The baht fell to its lowest level since late November after the government raised its Covid-19 alert to the second-highest level, further dampening tourism.
Thailand’s baht fell as much as 1% to 33.523 against the greenback this week. The drop is in response to the government raising its COVID alert levels. As of Saturday, the thai baht to USD was trading at 0.30.
This included discouraging dining and consuming alcohol in restaurants, leaving the house and taking public transit, as well as travelling abroad.
According to Mingze Wu, a foreign-exchange trader at StoneX Group in Singapore, the Thai baht is very sensitive to Covid-19 curbs due to its huge tourism industry.
With a loss of more than 10% in the last year, the baht has been the worst-performing currency in emerging Asia, as the pandemic has hit the tourism-dependent economy.
In addition, higher energy import prices and potential rate increases in the US weigh on the nation’s currency.

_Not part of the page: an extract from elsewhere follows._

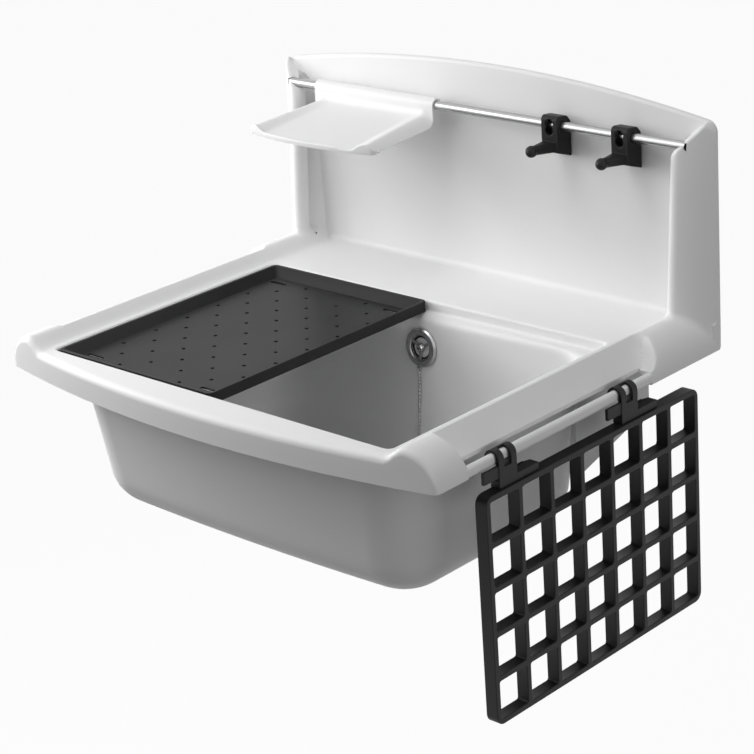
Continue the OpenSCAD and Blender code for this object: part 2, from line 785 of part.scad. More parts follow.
module grating_clip(y0) {
    leg_in = bar_x + clip_r;
    leg_out = leg_in + clip_t;
    color(black)
    translate([0, y0, 0]) {
        // the saddle, its leg and its inner tip, with a window over the bar
        difference() {
            along_y(0, clip_w)
                difference() {
                    union() {
                        translate([bar_x, bar_z])
                            circle(r = clip_r + clip_t);
                        translate([bar_x, -grid_top + 0.05])
                            square([clip_r + clip_t, bar_z + grid_top]);
                    }
                    translate([bar_x, bar_z])
                        circle(r = clip_r);
                    translate([bar_x - bar_h, -grid_top])
                        square([bar_h, bar_z + grid_top - 1]);
                    translate([bar_x - 1, -grid_top])
                        square([clip_r + 1, bar_z + grid_top]);
                }
            translate([bar_x - 1, clip_w / 2 - 5, bar_z - 8])
                cube([bar_h, 10, lip_h]);
        }
        // the nub that rests against the lip
        translate([half + clip_gap, 0, -lip_h - 2])
            cube([leg_in - half, clip_w, 6]);
        // the thumb tab
        translate([leg_in - 2, -21, -lip_h - 11])
            cube([clip_t + 1, 22, 12]);
        // the foot along the grating's top bar
        translate([grid_in, 0, -grid_top + 0.05])
            cube([leg_out - grid_in, 2.2 * clip_w, 8]);
        // the snap finger behind the top bar, with its wedge below
        along_y(clip_w + 6, clip_w + 24)
            polygon([[grid_in + 3, lap - grid_top], [grid_in + 3, 8 - grid_top],
                     [grid_in - 3, 8 - grid_top], [grid_in - 3, -grid_top - grid_bar - 8],
                     [grid_in + 1, -grid_top - grid_bar - 8], [grid_in + 6, -grid_top - grid_bar - 0.3],
                     [grid_in - lap, -grid_top - grid_bar - 0.3], [grid_in - lap, lap - grid_top]]);
    }
}

module grating_clip_front() {
    grating_clip(-clip_front);
}

module grating_clip_rear() {
    grating_clip(-clip_front + clip_pitch);
}

// ---- the overflow ----

// Places a piece on the bowl's rear wall: its +Z points into the bowl, Z = 0 on the inner face
module on_rear_wall() {
    translate([0, inner_rear_y(-overflow_z), -overflow_z])
        rotate([90 - wall_lean, 0, 0])
            children();
}

module overflow_rosette() {
    ring_r = rosette_d / 2;
    dish_r = ring_r * 0.63;
    color(steel)
    on_rear_wall() {
        rotate_extrude()
            polygon([[dish_r, 0.05], [ring_r, 0.05], [ring_r, 1.2], [ring_r - 2, rosette_t],
                     [dish_r + 1.5, rosette_t], [dish_r, rosette_t - 1]]);
        difference() {
            cylinder(r = 5, h = rosette_t);
            translate([0, 0, -1])
                cylinder(r = 2.7, h = 10);
        }
        for (a = [30, 150, 270])
            rotate([0, 0, a])
                translate([4.2, -1.6, 0.05])
                    cube([dish_r - 3.7, 3.2, 2]);
        // the lug that holds the chain, proud of the wall
        difference() {
            translate([-2.5, -ring_r - 3.4, rosette_t - 0.2])
                cube([5, 6.4, 1.6]);
            translate([0, -ring_r - 1.6, 0])
                cylinder(r = 1.2, h = 12);
        }
    }
}

module overflow_screw() {
    color(steel)
    on_rear_wall()
        difference() {
            union() {
                translate([0, 0, rosette_t + lap])
                    cylinder(r1 = 4.4, r2 = 3.4, h = 2);
                translate([0, 0, -15])
                    cylinder(r = screw_r, h = 16 + rosette_t);
            }
            translate([-5, -0.5, rosette_t + 1])
                cube([10, 1, 2]);
        }
}

module overflow_seal() {
    color(rubber)
    on_rear_wall()
        translate([0, 0, -wall - 2 - lap])
            rotate_extrude()
                translate([overflow_neck_r + 0.5, 0])
                    square([6, 2]);
}

module overflow_elbow() {
    neck_in = overflow_neck_r - 2;
    color(black) {
        difference() {
            union() {
                on_rear_wall() {
                    translate([0, 0, -wall - 5 - 2 * lap])
                        cylinder(r = overflow_neck_r + 7, h = 3);
                    translate([0, 0, -wall - elbow_l])
                        cylinder(r = overflow_neck_r, h = elbow_l + wall - lap);
                }
                translate([0, -elbow_y, -overflow_z - elbow_drop])
                    cylinder(r = hose_in_r - 0.1, h = elbow_drop);
            }
            on_rear_wall()
                translate([0, 0, 2 - wall - elbow_l])
                    cylinder(r = neck_in, h = wall + elbow_l);
            translate([0, -elbow_y, -overflow_z - elbow_drop - 1])
                cylinder(r = hose_in_r - 2, h = elbow_drop + 1);
        }
        on_rear_wall()
            difference() {
                translate([0, 0, 1 - wall - elbow_l])
                    cylinder(r = 4.5, h = elbow_l);
                translate([0, 0, -16])
                    cylinder(r = screw_r + lap, h = 30);
            }
    }
}

// ---- the hose, the chain and the plug ----

// One tube along the hose's route: down behind the bowl, round a bend and forward below it
module hose_route(r) {
    top = -overflow_z - elbow_drop + 14;
    translate([0, -elbow_y, hose_bend - hose_z])
        cylinder(r = r, h = top + hose_z - hose_bend);
    translate([0, -elbow_y - hose_bend, hose_bend - hose_z])
        rotate([0, 90, 0])
            rotate_extrude(angle = 90)
                translate([hose_bend, 0])
                    circle(r = r);
    translate([0, -elbow_y - hose_bend, -hose_z])
        rotate([90, 0, 0])
            cylinder(r = r, h = inlet_y - elbow_y - hose_bend);
}

module overflow_hose() {
    rib = 1;
    color(rubber)
    difference() {
        union() {
            hose_route(hose_d / 2 - rib);
            for (z = [4:4:hose_z - hose_bend - overflow_z - elbow_drop - 4])
                translate([0, -elbow_y, hose_bend - hose_z + z])
                    cylinder(r = hose_d / 2, h = 2);
            for (y = [4:4:inlet_y - elbow_y - hose_bend - 14])
                translate([0, -elbow_y - hose_bend - y, -hose_z])
                    rotate([90, 0, 0])
                        cylinder(r = hose_d / 2, h = 2);
        }
        hose_route(hose_in_r);
    }
}

// One eye of round wire, standing in the plane across X
module eye(p) {
    translate([0, p[0], p[1]])
        rotate([0, 90, 0])
            rotate_extrude($fn = 32)
                translate([eye_r, 0])
                    circle(r = wire_r, $fn = 16);
}

module plug_chain() {
    color(steel) {
        eye([chain_y0, chain_z0 + eye_r]);
        eye([ring_end_y, plug_eye_z]);
        for (i = [0:chain_n]) {
            p = chain_at(i * ball_pitch);
            q = i == chain_n ? [ring_end_y + eye_r, plug_eye_z] : chain_at((i + 1) * ball_pitch);
            translate([0, p[0], p[1]])
                sphere(r = ball_r, $fn = 20);
            translate([0, p[0], p[1]])
                rotate([atan2(p[0] - q[0], q[1] - p[1]), 0, 0])
                    cylinder(r = 0.5, h = norm(q - p), $fn = 16);
        }
    }
}

module plug_ring() {
    color(steel)
    translate([0, plug_ring_r - waste_y, plug_eye_z])
        rotate_extrude()
            translate([plug_ring_r, 0])
                circle(r = 0.8, $fn = 24);
}

module plug() {
    r = drain_bore_r;
    color(rubber)
    translate([0, -waste_y, 0]) {
        rotate_extrude()
            polygon([[0, web_z + 4], [r - 1.4, web_z + 4], [r - 0.4, flange_z], [r - 0.4, plug_top],
                     [r + 4, plug_top], [r + 4, plug_top + 1], [r + 2.5, plug_top + 2], [0, plug_top + 2]]);
        difference() {
            translate([-1.5, -4, plug_top + 1])
                cube([3, 8, 8]);
            translate([-2, 0, plug_eye_z])
                rotate([0, 90, 0])
                    cylinder(r = 1.9, h = 4);
        }
    }
}

// ---- the waste ----

// Four spokes with a bored boss in the middle, from z to z + h
module web(r, boss, bore, z, h) {
    difference() {
        union() {
            translate([0, 0, z])
                cylinder(r = boss, h = h);
            for (a = [0, 90])
                rotate([0, 0, a])
                    translate([-r, -1.5, z])
                        cube([2 * r, 3, h]);
        }
        translate([0, 0, z - 1])
            cylinder(r = bore, h = h + 2);
    }
}

module drain_flange() {
    r = drain_bore_r;
    color(steel)
    translate([0, -waste_y, 0]) {
        rotate_extrude()
            polygon([[r, web_z - 4], [drain_neck_r, web_z - 4], [drain_neck_r, flange_z],
                     [drain_flange_r, flange_z], [drain_flange_r, flange_z + flange_t / 2],
                     [drain_flange_r - 2, flange_z + flange_t], [r + 1, flange_z + flange_t],
                     [r, flange_z + flange_t - 1]]);
        web(r + 0.5, 6, drain_screw_r + 0.2, web_z - 3, 3);
    }
}

module drain_seal() {
    color(rubber)
    translate([0, -waste_y, seat_z + lap])
        rotate_extrude()
            translate([drain_neck_r + 0.5, 0])
                square([drain_flange_r - drain_neck_r - 1, seal_t]);
}

module drain_screw() {
    color(steel)
    translate([0, -waste_y, 0])
        difference() {
            union() {
                translate([0, 0, web_z + lap])
                    cylinder(r1 = 5, r2 = 4, h = 2.5);
                translate([0, 0, tail_z + 6])
                    cylinder(r = drain_screw_r, h = web_z - tail_z - 5);
            }
            translate([-6, -0.7, web_z + 1.3])
                cube([12, 1.4, 2]);
        }
}

module waste_seal() {
    color(rubber)
    translate([0, -waste_y, pad_z - waste_seal_t - lap])
        rotate_extrude()
            translate([drain_neck_r + 1, 0])
                square([waste_r + 3 - drain_neck_r, waste_seal_t]);
}

module waste_body() {
    r = waste_r;
    tail_r = waste_tail_d / 2;
    bore_r = tail_r - 2.5;
    color(white)
    translate([0, -waste_y, 0]) {
        difference() {
            union() {
                rotate_extrude()
                    polygon([[drain_neck_r + 0.6, waste_z], [r + 4, waste_z], [r + 4, waste_z - 4],
                             [r, waste_z - 4], [r, tail_z + 9], [tail_r, tail_z],
                             [tail_r, tail_z - waste_tail_l], [bore_r, tail_z - waste_tail_l],
                             [bore_r, tail_z + 2], [r - 3, tail_z + 10], [r - 3, waste_z - 6],
                             [drain_neck_r + 0.6, waste_z - 4]]);
                translate([0, r - 1.5, -hose_z])
                    rotate([-90, 0, 0])
                        cylinder(r = hose_in_r - 0.1, h = waste_y - inlet_y + 13 - r);
            }
            translate([0, r - 5, -hose_z])
                rotate([-90, 0, 0])
                    cylinder(r = hose_in_r - 2, h = 40);
        }
        web(bore_r + 4, 6, drain_screw_r + lap, tail_z + 5, 5);
    }
}

sink_moulding();
steel_rail();
soap_tray();
hook_left();
hook_right();
drainer_tray();
side_grating();
grating_clip_front();
grating_clip_rear();
overflow_rosette();
overflow_screw();
overflow_seal();
overflow_elbow();
overflow_hose();
plug_chain();
plug_ring();
plug();
drain_flange();
drain_seal();
drain_screw();
waste_seal();
waste_body();
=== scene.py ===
import math
import bmesh
import bpy
import numpy as np
from mathutils import Matrix


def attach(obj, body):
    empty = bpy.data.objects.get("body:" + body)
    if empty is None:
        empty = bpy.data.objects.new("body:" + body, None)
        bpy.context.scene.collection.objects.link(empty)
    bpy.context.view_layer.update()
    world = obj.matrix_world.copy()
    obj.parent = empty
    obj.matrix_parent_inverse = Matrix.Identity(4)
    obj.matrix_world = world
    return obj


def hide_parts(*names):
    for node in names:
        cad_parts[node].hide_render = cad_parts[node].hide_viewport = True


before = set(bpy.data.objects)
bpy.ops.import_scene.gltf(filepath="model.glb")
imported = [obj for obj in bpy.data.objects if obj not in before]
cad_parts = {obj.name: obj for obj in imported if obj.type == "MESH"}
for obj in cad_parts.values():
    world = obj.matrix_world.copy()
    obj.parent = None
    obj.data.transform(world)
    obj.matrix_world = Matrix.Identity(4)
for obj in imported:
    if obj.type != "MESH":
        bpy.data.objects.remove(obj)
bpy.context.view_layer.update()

# A wall-hung mop service sink, dressed piece by piece in the order in which it is put together.
# Sizes are in millimetres and become metres where a mesh is made. X runs along the wall, the wall
# is the plane Y = 0, and Z = 0 is the level of the deck.


# ---- Camera, light and floor ----
# The view is from in front, to the right and above, with a long lens. Broad lamps stand to the
# left, in front and above, and one far off to the right; floor and surroundings show white.
TURN, TILT, ROLL = math.radians(44.21), math.radians(21.15), math.radians(-4.10)
EYE = (1.6092, -1.8542, 0.8345)
LENS, SENSOR = 111.68, 36

level = np.array([math.cos(TURN), math.sin(TURN), 0])
ahead = np.array([-math.sin(TURN) * math.cos(TILT), math.cos(TURN) * math.cos(TILT),
                  -math.sin(TILT)])
above = np.cross(level, ahead)
across = math.cos(ROLL) * level + math.sin(ROLL) * above
upward = math.cos(ROLL) * above - math.sin(ROLL) * level
camera = bpy.data.objects.new("camera", bpy.data.cameras.new("camera"))
camera.data.lens = LENS
camera.data.sensor_width = SENSOR
camera.data.clip_end = 50
camera.matrix_world = Matrix([[across[i], upward[i], -ahead[i], EYE[i]] for i in range(3)]
                             + [[0, 0, 0, 1]])
bpy.context.scene.collection.objects.link(camera)
bpy.context.scene.camera = camera
bpy.context.scene.view_settings.view_transform = "Standard"


def lamp(name, place, target, size, power):
    """An area lamp of the given size at place, turned to shine on target."""
    light = bpy.data.lights.new(name, "AREA")
    light.shape = "DISK"
    light.size = size
    light.energy = power
    thing = bpy.data.objects.new(name, light)
    z = np.array(place, float) - np.array(target, float)
    z /= np.linalg.norm(z)
    x = np.cross([0, 0, 1], z)
    x /= np.linalg.norm(x)
    y = np.cross(z, x)
    thing.matrix_world = Matrix([[x[i], y[i], z[i], place[i]] for i in range(3)] + [[0, 0, 0, 1]])
    bpy.context.scene.collection.objects.link(thing)


MIDDLE = (0, -0.22, 0)
lamp("side_lamp", (-1.40, -0.50, 0.30), MIDDLE, 0.8, 9.2)
lamp("low_lamp", (-0.95, -0.45, 0.25), MIDDLE, 0.5, 1.25)
lamp("key_lamp", (-0.90, -0.90, 0.60), MIDDLE, 0.8, 5.5)
lamp("front_lamp", (-0.30, -0.90, 1.30), MIDDLE, 0.8, 3.8)
lamp("high_lamp", (-0.10, -0.75, 1.60), MIDDLE, 1.0, 3.4)
lamp("right_lamp", (3.05, -0.36, 0.96), MIDDLE, 2.4, 23.0)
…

After finding the Omicron virus variant, authorities temporarily banned tourists from entering the country under the two-month-old guarantee free test & go program.
The health ministry recommended freezing the Test & Go program until the Omicron variant could be contained.
Baht predicted to gain strength
In Singapore, Bloomberg Intelligence’s FX & rates strategist Philip McNicholas says virus alerts, dent reopenings, and recovery hopes have compounded the baht’s losses from the FOMC minutes that were more hawkish than expected.
However, given the market’s consistent underestimation of Thailand’s balance of payments, this knee-jerk reaction is unlikely to last, McNicholas said.
MUFG Bank’s senior currency analyst Jeff Ng said the baht may gain strength as the year progresses due to a potential trade and current-account surplus.
The Bank of Thailand forecasts that the baht will reach 34 per dollar in the first quarter before recovering to 33.75 in the fourth quarter.
Meanwhile, according to the Tourism Council of Thailand (TCT), the prolonged suspension of the Test & Go scheme could cost the tourism sector at least 7 billion baht in January and undermine tourism confidence in the long run.
Chamnan Srisawat, president of TCT, said that the uncertainty of the Test & Go program not only affected tourist numbers temporarily but also negatively affected Thailand’s travel confidence for years to come.
In November and December, the number of tourists averaged around 200,000 per month. However, the council estimates that the number of tourists in January will fall to 100,000.
Due to the suspension of Test & Go, the tourism industry could lose up to 7 billion baht in revenue due to the lack of international arrivals, Srisawat said.